After retiring, he devoted himself to things that gave him joy. He played all the golf he could, always in the company of close friends like Dan Sullivan and John Mack. He also loved to read, to organize his collection of golf clubs, and to shop for treasures for his grandsons in second hand stores, as the poem by Thomas in the program describes. He constantly listened to music, and spent countless hours optimizing and organizing his collection while listening, and converting the music from one format to another.
My dad always hoped to die at home, and god granted him that wish. We watched a movie together in which a teacher helps people in need and makes a difference in their lives, and afterward Dad said that he loves to see an underdog do the right thing and succeed. He, my mom, and I then said good night and that we loved each other, and he passed away when trying to get out of bed the next morning.
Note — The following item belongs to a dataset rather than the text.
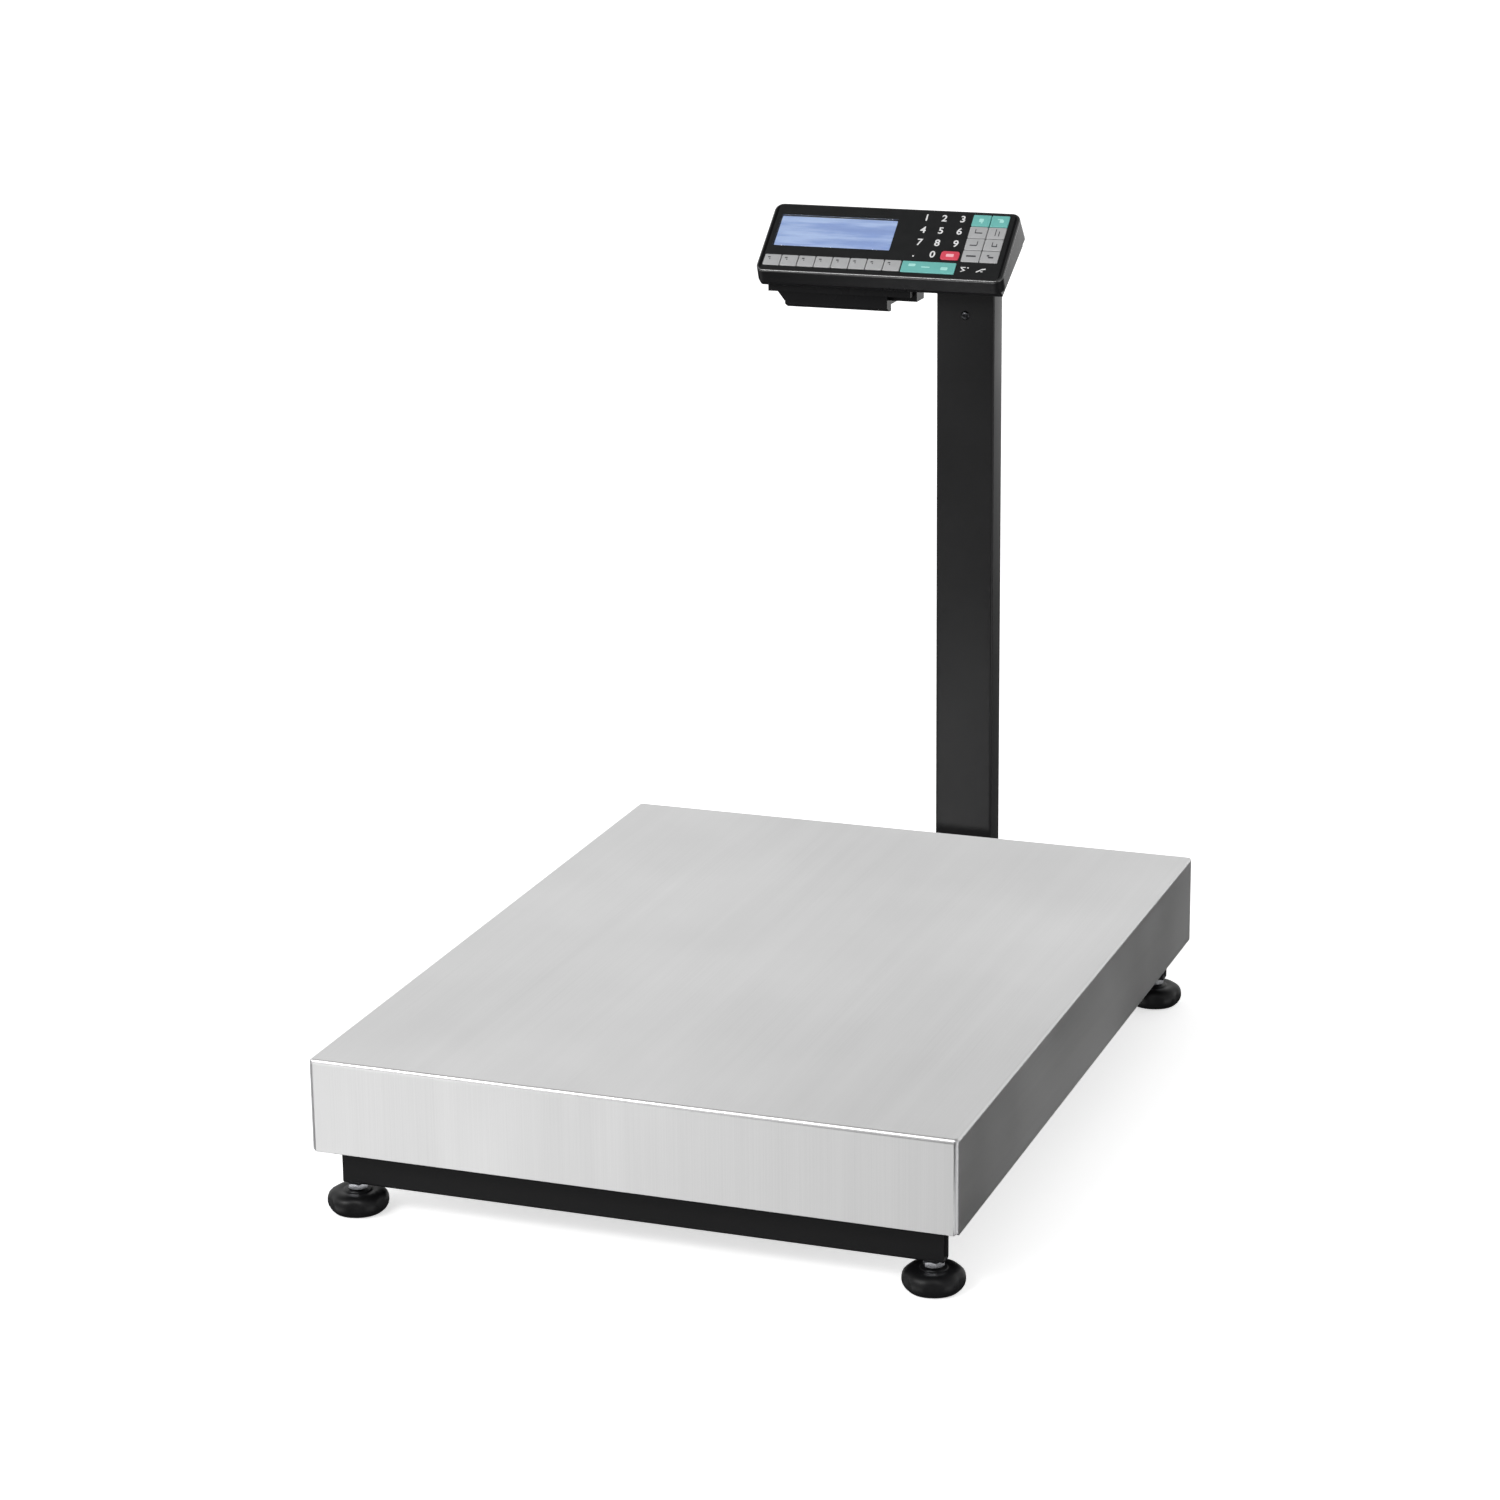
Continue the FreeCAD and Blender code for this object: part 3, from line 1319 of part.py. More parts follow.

I think that the language, stories, jokes, poetry, and music that my dad loved all fed his deep desire for emotional truth that makes it absolutely clear to us how to live. What else could explain him reading aloud, every Christmas Eve at the dinner table, what must be the saddest poem in the English language. It is about a penniless, hungry family in a poor house in Victorian England on Christmas Eve. He could never make it through the whole poem without crying and needing to stop. But it served its purpose nonetheless, letting us appreciate how lucky we are, and encouraging us to help those less fortunate.
Thank you, Dad, for all that you did for me, and for being such a great teacher for all of us.
I’ll end there, because I can feel him saying “Enough already, partner, people want to get on with their day!”